At the beginning of March 2020, the water levels in artificial reservoirs serving the needs of the population were sufficient for 90–100 days of consumption. As a result, restrictions on the supply of water to the residents have already been introduced in Simferopol, which is the second largest city in Crimea.
Since the beginning of the year, Ukrainian politicians from the President Zelensky’s ruling party “Servant of the People”, have come up with several concepts. One assumes that Ukraine should simply sell water to Russia like an ordinary commodity. Another approach is that water should be provided in exchange for political concessions from Russia in the Donbass region. Denys Shmyhal, who was appointed as the prime minister of Ukraine in early March 2020, favored supplying scarce water to Crimea in one of his first public speeches. “Failure to supply water will lead to a humanitarian disaster. We should keep in mind that Ukrainians live there. We will not block water supplies for them. The occupier cannot be responsible for the Ukrainians who live there. This is not about trading with the occupier. And this is not about some business deals. This is a matter of humanitarian responsibility for the people who live in Crimea,” he said. However, after a wave of criticism, he declared that he had already backed away from the idea.

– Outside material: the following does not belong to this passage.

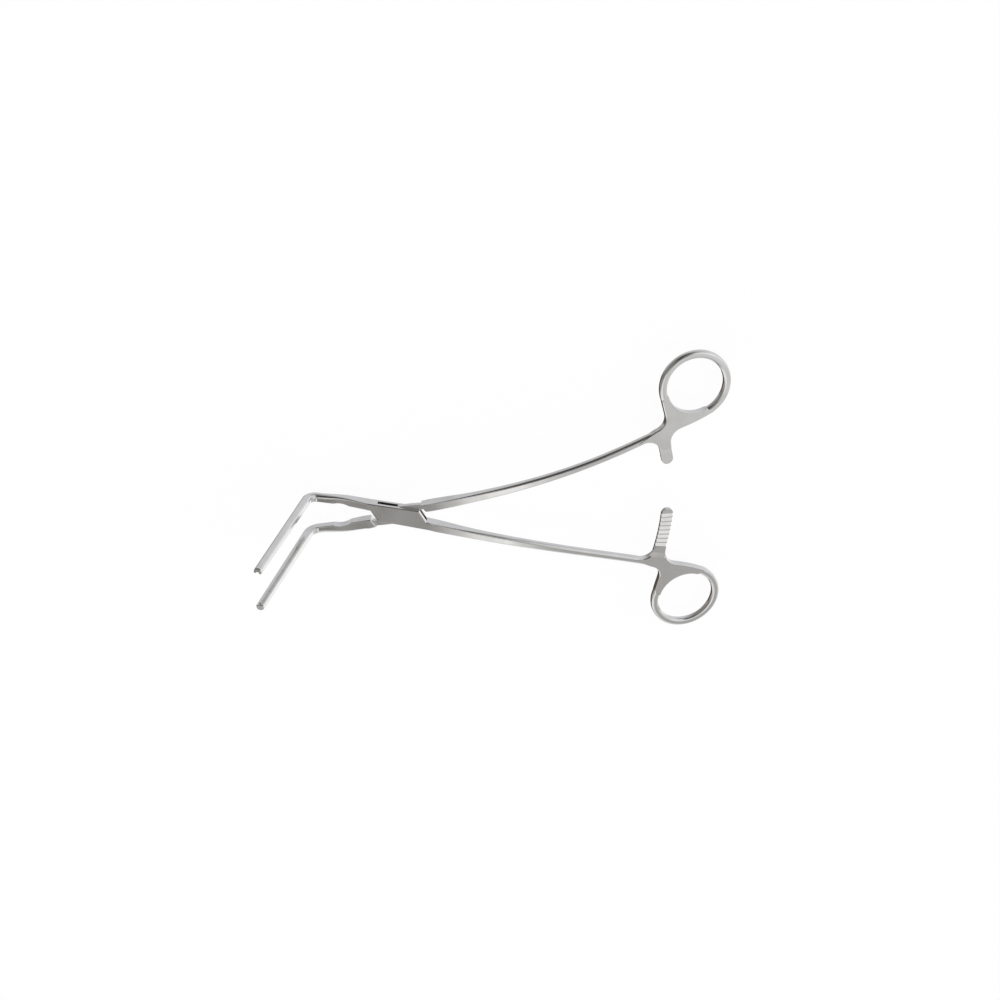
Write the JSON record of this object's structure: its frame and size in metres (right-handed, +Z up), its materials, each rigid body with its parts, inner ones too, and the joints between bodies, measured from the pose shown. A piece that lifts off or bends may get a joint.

“There is a water shortage in Crimea. In the steppe part of the peninsula, this has already caused a catastrophe for agriculture, but there is no room for sentimentality here. In accordance with the Geneva Convention of 1949, all responsibility for the well-being of the people in an occupied territory rests with the occupying state,” said Mustafa Jemilev, the leader of the Crimean Tatars, while commenting on the proposal to resume water supplies to Crimea.